Hong Kong’s Catholic chief executive Carrie Lam had assured citizens that the draconian national security law – enforced by Beijing last July – would only affect troublemaker agitators. How untrue.

Parliamentarian and trade unionist Lee Cheuk-yan, 64, also comes from the Catholic community. He is a very dear friend, associated to the PIME missionaries by family ties. His wife Elizabeth Tang was “adopted” as a little orphan with her two sisters by Father Adelio Lambertoni, a native of Varese in Italy, where the couple go every year to pray at the missionary’s tomb. Baptized in the Anglican Church, Lee Cheuk-yan attends the local parish and the PIME house with his Catholic wife and daughter. Elizabeth is a prominent trade unionist known around the world and secretary-general of the International Federation of Domestic Workers.

The lives of Elizabeth Tang and Lee Cheuk-yan Lee are entirely dedicated to social justice, motivated by the Christian faith. At his trial Lee associated his arrest and condemnation with those of Jesus himself in a truly noble speech, inspired by great civil and religious ideals. The day after June 4, 1989 (the Tiananmen Square massacre), many mobilized for Lee’s freedom and safe return to Hong Kong. He had gone to Beijing to show the solidarity of a million Hong Kong citizens. I do not think he would ever have contemplated that one day he would be taken into prison in the very same Hong Kong.
[…]

I can hardly believe that my friend Lee Cheuk-yan is now in prison. His sentence is for one year, while he is awaiting the outcome of two other trials. Also imprisoned are other brothers and sisters who have welcomed Gospel’s message seriously. They believe in freedom, whose author is Jesus himself. They believe in the dignity of free men and women, as we are children of God, created in God’s image, protagonists in building the common good for all of humanity.

Years ago, parliamentarian Cyd Ho, 66, who has been jailed for eight months, told me during a Right of Abode demonstration in Hong Kong’s Chater Garden that a PIME missionary had baptized her when she was a young woman.

Gentle intellectual Margaret Ng (in the photo), 73, is also a Catholic. On the fateful night of July 1, 1997, when Hong Kong was handed over to China by Britain, she and Martin Lee addressed the people of Hong Kong from the parliament’s balcony. They asked for freedom and democracy as promised by the city’s constitution. On April 16, 2021, before hearing the sentence that condemned her to 12 suspended months, she read a noble statement which ended with an invocation to St. Thomas More: “I have grown old in the service of the rule of law. I know Sir Thomas More is the patron saint of the legal profession. He was tried for treason because he would not bend the law to the king’s will. His famous last words are well known. I beg to slightly adapt and adopt them: ‘I stand the law’s good servant but the people’s first. For the law must serve the people, not the people the law’.”
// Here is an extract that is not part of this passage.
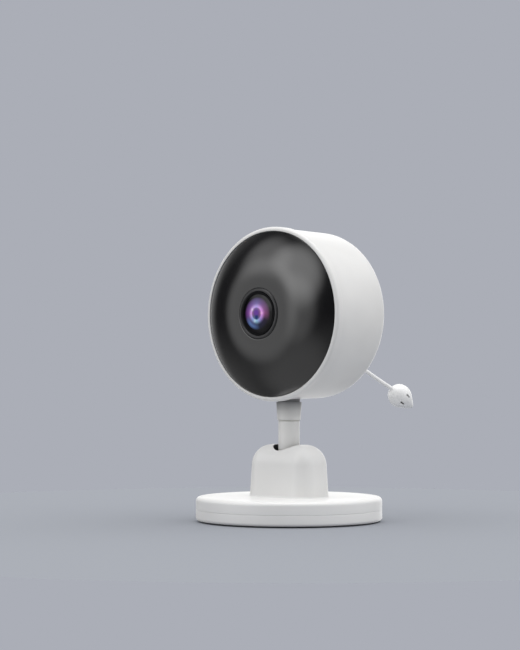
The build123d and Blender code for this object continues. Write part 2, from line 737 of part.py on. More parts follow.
with BuildPart() as ir_leds:
    with BuildSketch(across(IR_BOARD_FRONT_Y)):
        with PolarLocations(LED_CIRCLE_R, LED_COUNT, start_angle=22.5):
            Rectangle(3.2, 3.2)
    extrude(amount=0.8)
    with BuildSketch(across(IR_BOARD_FRONT_Y - 0.8)):
        with PolarLocations(LED_CIRCLE_R, LED_COUNT, start_angle=22.5):
            Circle(1.3)
    extrude(amount=0.9)
save(ir_leds, "ir_leds")

with BuildPart() as light_sensor:
    with BuildSketch(across(IR_BOARD_FRONT_Y)):
        with Locations((0, LED_CIRCLE_R)):
            Circle(1.5)
    extrude(amount=1.4)
save(light_sensor, "light_sensor")

with BuildPart() as microphone:
    with BuildSketch(across(IR_BOARD_FRONT_Y)):
        with Locations((0, -LED_CIRCLE_R)):
            Circle(2.0)
    extrude(amount=1.3)
save(microphone, "microphone")

with BuildPart() as ir_board_cable:
    with BuildSketch(across(BOARD_FRONT_Y)):
        with Locations((0, CABLE_H)):
            Rectangle(8.0, 0.4)
    extrude(amount=BOARD_FRONT_Y - IR_BOARD_REAR_Y)
save(ir_board_cable, "ir_board_cable")

# ---------------------------------------------------------------- head: rear cover and what it carries

PORT_H = PORT_Z - AXIS_Z
SPEAKER_H = SPEAKER_Z - AXIS_Z
LEAD_H = LEAD_Z - AXIS_Z
GRILLE_RINGS = [(2.6, 6), (5.2, 12), (7.8, 18)]

with BuildPart() as rear_cover:
    with BuildSketch(across(REAR_Y)):
        Circle(COVER_R)
    extrude(amount=REAR_Y - COVER_SEAT_Y)
    chamfer(rear_cover.edges().filter_by(GeomType.CIRCLE).sort_by(Axis.Y)[-1:], 0.3)
    with BuildSketch(across(COVER_SEAT_Y)):
        with Locations((0, SPEAKER_H)):
            Circle(SPEAKER_R + 1.3)
            Circle(SPEAKER_R + 0.1, mode=Mode.SUBTRACT)
    extrude(amount=3.4)
    with BuildSketch(across(REAR_Y)):
        with Locations((0, SPEAKER_H)):
            Circle(0.6)
            for ring_r, count in GRILLE_RINGS:
                with PolarLocations(ring_r, count):
                    Circle(0.6)
        with Locations((PORT_X, PORT_H)):
            SlotOverall(9.3, 3.6)
        with Locations((BUTTON_X, PORT_H)):
            Circle(BUTTON_R + RUNNING + 0.05)
        with Locations((0, LEAD_H)):
            Circle(2.2)
        with Locations(*POSTS):
            Circle(CLEAR_R)
    extrude(amount=REAR_Y - COVER_SEAT_Y, mode=Mode.SUBTRACT)
    with BuildSketch(across(REAR_Y)):
        with Locations(*POSTS):
            Circle(SCREW_HEAD_R + 0.1)
    extrude(amount=1.1, mode=Mode.SUBTRACT)
save(rear_cover, "rear_cover")

with BuildPart() as rear_screws:
    with BuildSketch(across(REAR_Y - 0.1)):
        with Locations(*POSTS):
            Circle(SCREW_HEAD_R)
    extrude(amount=1.0)
    with BuildSketch(across(REAR_Y - 1.1)):
        with Locations(*POSTS):
            Circle(SCREW_R)
    extrude(amount=9.0)
    with BuildSketch(across(REAR_Y)):
        with Locations(*POSTS):
            Rectangle(2.6, 0.5)
            Rectangle(0.5, 2.6)
    extrude(amount=0.7, mode=Mode.SUBTRACT)
save(rear_screws, "rear_screws")

with BuildPart() as speaker:
    add(
        turned(
            [
                (14.8, 0),
                (14.8, 7.0),
                (18.2, 7.0),
                (18.2, SPEAKER_R),
                (21.8, SPEAKER_R),
                (21.8, 9.6),
                (21.0, 9.6),
                (19.4, 3.4),
                (20.2, 0),
            ]
        ).moved(Location((0, 0, SPEAKER_H)))
    )
save(speaker, "speaker")

with BuildPart() as speaker_gasket:
    with BuildSketch(across(COVER_SEAT_Y)):
        with Locations((0, SPEAKER_H)):
            Circle(SPEAKER_R)
            Circle(9.6, mode=Mode.SUBTRACT)
    extrude(amount=COVER_SEAT_Y - 21.8)
save(speaker_gasket, "speaker_gasket")

with BuildPart() as speaker_wires:
    with BuildSketch(across(18.2)):
        with Locations((-9.5, SPEAKER_H - 1.0), (-9.5, SPEAKER_H + 1.0)):
            Circle(0.5)
    extrude(amount=18.2 - BOARD_REAR_Y)
save(speaker_wires, "speaker_wires")

with BuildPart() as port_board:
    with BuildSketch(across(PORT_BOARD_REAR_Y)):
        with Locations((0, PORT_H)):
            Rectangle(31.0, 8.0)
    extrude(amount=PORT_BOARD_REAR_Y - PORT_BOARD_FRONT_Y)
save(port_board, "port_board")

with BuildPart() as port_board_cable:
    with BuildSketch(across(PORT_BOARD_FRONT_Y)):
        with Locations((0, PORT_H)):
            Rectangle(8.0, 0.4)
    extrude(amount=PORT_BOARD_FRONT_Y - BOARD_REAR_Y)
save(port_board_cable, "port_board_cable")

# USB-C socket
SOCKET_X, SOCKET_H = 8.94, 3.26
MOUTH_X, MOUTH_H = 8.34, 2.56

with BuildPart() as power_port:
    with BuildSketch(across(REAR_Y - 0.4)):
        with Locations((PORT_X, PORT_H)):
            SlotOverall(SOCKET_X, SOCKET_H)
    extrude(amount=REAR_Y - 0.4 - PORT_BOARD_REAR_Y)
    with BuildSketch(across(REAR_Y - 0.4)):
        with Locations((PORT_X, PORT_H)):
            SlotOverall(MOUTH_X, MOUTH_H)
            Rectangle(6.7, 0.7, mode=Mode.SUBTRACT)
    extrude(amount=5.0, mode=Mode.SUBTRACT)
    with BuildSketch(across(REAR_Y - 0.4)):
        with Locations((PORT_X, PORT_H)):
            SlotOverall(MOUTH_X, MOUTH_H)
    extrude(amount=1.0, mode=Mode.SUBTRACT)
save(power_port, "power_port")

with BuildPart() as pair_switch:
    with BuildSketch(across(20.2)):
        with Locations((BUTTON_X, PORT_H)):
            Rectangle(6.0, 6.0)
    extrude(amount=20.2 - PORT_BOARD_REAR_Y)
    with BuildSketch(across(20.2)):
        with Locations((BUTTON_X, PORT_H)):
            Circle(1.8)
    extrude(amount=3.1, mode=Mode.SUBTRACT)
save(pair_switch, "pair_switch")

with BuildPart() as switch_plunger:
    with BuildSketch(across(21.4)):
        with Locations((BUTTON_X, PORT_H)):
            Circle(1.7)
    extrude(amount=3.4)
save(switch_plunger, "switch_plunger")

with BuildPart() as pair_button:
    with BuildSketch(across(REAR_Y + 0.5)):
        with Locations((BUTTON_X, PORT_H)):
            Circle(BUTTON_R)
    extrude(amount=REAR_Y + 0.5 - 21.4)
    fillet(pair_button.edges().filter_by(GeomType.CIRCLE).sort_by(Axis.Y)[-1:], 0.4)
    with BuildSketch(across(22.5)):
        with Locations((BUTTON_X, PORT_H)):
            Circle(3.3)
    extrude(amount=0.9)
save(pair_button, "pair_button")

# ---------------------------------------------------------------- temperature sensor

with BuildPart() as lead_connector:
    with BuildSketch(across(18.4)):
        with Locations((0, LEAD_H)):
            Rectangle(5.0, 4.0)
    extrude(amount=18.4 - PORT_BOARD_REAR_Y)
save(lead_connector, "lead_connector")

with BuildPart() as lead_tail:
    with BuildSketch(across(GROMMET_END_Y)):
        with Locations((0, LEAD_H)):
            Circle(LEAD_D / 2)
    extrude(amount=GROMMET_END_Y - 18.4)
save(lead_tail, "lead_tail")

with BuildPart() as lead_grommet:
    add(
        turned(
            [
                (21.4, LEAD_D / 2 + RUNNING),
                (21.4, 3.3),
                (COVER_SEAT_Y, 3.3),
                (COVER_SEAT_Y, 2.15),
                (REAR_Y, 2.15),
                (REAR_Y, 2.6),
                (REAR_Y + 1.0, 2.6),
                (GROMMET_END_Y, 1.35),
                (GROMMET_END_Y, LEAD_D / 2 + RUNNING),
            ]
        ).moved(Location((0, 0, LEAD_H)))
    )
save(lead_grommet, "lead_grommet")

# The free lead: straight out of the grommet, then a droop towards the bulb
LEAD_ROUTE = [
    Vector(0.0, GROMMET_END_Y, LEAD_Z),
    Vector(0.0, 38.0, LEAD_Z),
    Vector(2.1, 47.0, 66.2),
    Vector(4.3, 55.6, 61.0),
    Vector(6.4, 63.5, 56.7),
]


def arc_radii(route):
    """The largest tangent arc that each corner's two runs allow."""
    radii = []
    for before, corner, after in zip(route, route[1:], route[2:]):
        into, out = corner - before, after - corner
        shorter = min(into.length, out.length)
        radii.append(0.45 * shorter / tan(radians(into.get_angle(out)) / 2))
    return radii


LEAD_RADII = arc_radii(LEAD_ROUTE)
print("lead arc radii", [round(r, 1) for r in LEAD_RADII])

with BuildPart() as probe_lead:
    with BuildLine() as lead_path:
        FilletPolyline(*LEAD_ROUTE, radius=LEAD_RADII)
    with BuildSketch(Plane(origin=LEAD_ROUTE[0], z_dir=LEAD_ROUTE[1] - LEAD_ROUTE[0])):
        Circle(LEAD_D / 2)
    sweep()
save(probe_lead, "probe_lead")
lead_length = sum(edge.length for edge in lead_path.edges())
lead_section = pi * LEAD_D**2 / 4
print("lead length", round(lead_length, 2))
print("lead volume over section times length", round(probe_lead.part.volume / lead_section / lead_length, 4))

# Bulb: a drop turned about the line from the lead's end to its tip
BULB_START = LEAD_ROUTE[-1]
BULB_TIP = Vector(9.6, 74.7, 48.2)
BULB_AXIS = (BULB_TIP - BULB_START).normalized()
BULB_LENGTH = (BULB_TIP - BULB_START).length
# A level line square to the axis, turned about the axis into the parting plane
BULB_LEVEL = BULB_AXIS.cross(Vector(0, 0, 1)).normalized()
BULB_SIDE = BULB_LEVEL.rotate(Axis((0, 0, 0), BULB_AXIS), PARTING_TURN)
BULB_PLANE = Plane(origin=BULB_START, x_dir=BULB_AXIS, z_dir=BULB_SIDE)
SOCKET_R, TIP_R = 1.35, 0.95


def drop(grow):
    """The bulb's solid, shrunk about its widest place so that its greatest radius loses grow."""
    scale = 1 - grow / BULB_R

    def at(along, radius):
        return (BULB_WAIST + (along - BULB_WAIST) * scale, radius * scale)

    with BuildPart() as solid:
        with BuildSketch(BULB_PLANE):
            with BuildLine():
                Line(at(0, 0), at(0, SOCKET_R))
                Spline(
                    at(0, SOCKET_R),
                    at(2.6, 4.3),
                    at(BULB_WAIST, BULB_R),
                    at(9.6, 3.95),
                    at(BULB_LENGTH - 1.0, TIP_R),
                    tangents=((0.4, 1), (1, -0.85)),
                )
                ThreePointArc(
                    at(BULB_LENGTH - 1.0, TIP_R),
                    at(BULB_LENGTH - 0.3, TIP_R / 2),
                    at(BULB_LENGTH, 0),
                )
                Line(at(BULB_LENGTH, 0), at(0, 0))
            make_face()
        revolve(axis=Axis(BULB_START, BULB_AXIS))
    return solid.part


with BuildPart() as bulb_skin:
    add(drop(0.0))
    add(drop(1.1), mode=Mode.SUBTRACT)
    # A pair of vents on each side of the widest part, clear of the parting plane
    for turn in VENT_TURNS:
        outward = BULB_SIDE.rotate(Axis((0, 0, 0), BULB_AXIS), turn)
        with BuildSketch(Plane(origin=BULB_START + BULB_AXIS * VENT_AT, x_dir=BULB_AXIS, z_dir=outward)):
            SlotOverall(VENT_L, VENT_W)
        extrude(amount=BULB_R + 1.0, mode=Mode.SUBTRACT)

# The shells part along a plane through the bulb's axis that passes midway between the vents of each pair
SPLIT_NORMAL = BULB_SIDE.cross(BULB_AXIS).normalized()
SPLIT_PLANE = Plane(origin=BULB_START, x_dir=BULB_AXIS, z_dir=SPLIT_NORMAL)

with BuildPart() as probe_shell_upper:
    add(bulb_skin.part)
    split(bisect_by=SPLIT_PLANE, keep=Keep.TOP)
save(probe_shell_upper, "probe_shell_upper")

with BuildPart() as probe_shell_lower:
    add(bulb_skin.part)
    split(bisect_by=SPLIT_PLANE, keep=Keep.BOTTOM)
save(probe_shell_lower, "probe_shell_lower")

with BuildPart() as thermistor:
    with BuildSketch(Plane(origin=BULB_START + BULB_AXIS * BULB_WAIST, z_dir=BULB_AXIS)):
        Circle(1.2)
    extrude(amount=2.5, both=True)
save(thermistor, "thermistor")
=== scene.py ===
import json
import math

import bmesh
import bpy
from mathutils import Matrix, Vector


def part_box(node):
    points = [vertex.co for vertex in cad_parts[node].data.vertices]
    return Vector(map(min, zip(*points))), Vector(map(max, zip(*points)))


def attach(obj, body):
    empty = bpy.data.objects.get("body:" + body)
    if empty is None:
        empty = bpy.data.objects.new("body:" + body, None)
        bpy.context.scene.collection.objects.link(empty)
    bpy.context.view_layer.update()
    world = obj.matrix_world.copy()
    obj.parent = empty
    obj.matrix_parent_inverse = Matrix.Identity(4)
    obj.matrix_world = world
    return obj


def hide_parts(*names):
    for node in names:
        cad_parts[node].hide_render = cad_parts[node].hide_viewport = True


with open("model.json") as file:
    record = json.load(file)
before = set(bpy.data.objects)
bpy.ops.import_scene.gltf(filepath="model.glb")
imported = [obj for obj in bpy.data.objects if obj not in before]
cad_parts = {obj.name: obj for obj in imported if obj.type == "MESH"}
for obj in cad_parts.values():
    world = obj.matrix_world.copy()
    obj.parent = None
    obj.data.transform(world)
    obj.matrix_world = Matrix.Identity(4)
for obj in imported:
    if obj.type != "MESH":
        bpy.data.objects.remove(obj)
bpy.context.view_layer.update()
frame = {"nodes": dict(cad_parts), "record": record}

# Baby monitor camera: the main visible plastic, rubber and glass pieces are made here as fine meshes
# on the CAD frame, in the frame's own metres; the other CAD pieces stay and are dressed.
# Outlines are lists of (along, radius, corner radius).
MM = 0.001


def corners_mm(node):
    """A CAD node's lowest and highest corners, in millimetres."""
    low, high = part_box(node)
    return Vector(low) / MM, Vector(high) / MM


# ---------------------------------------------------------------- places, from the frame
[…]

Jimmy Lai, 72, in prison for some time, received another 14 months. Founder of Apple Daily, the most popular newspaper in Hong Kong, he received baptism as an adult thanks to Cardinal Joseph Zen. […]

These are men and women punished for their civic commitment and, for some, for practicing their faith in professional and political life. They are witnesses and prophets for our days and they deserve more recognition. But our time and world do not love freedom, nor those who fight for it while paying a very dear price.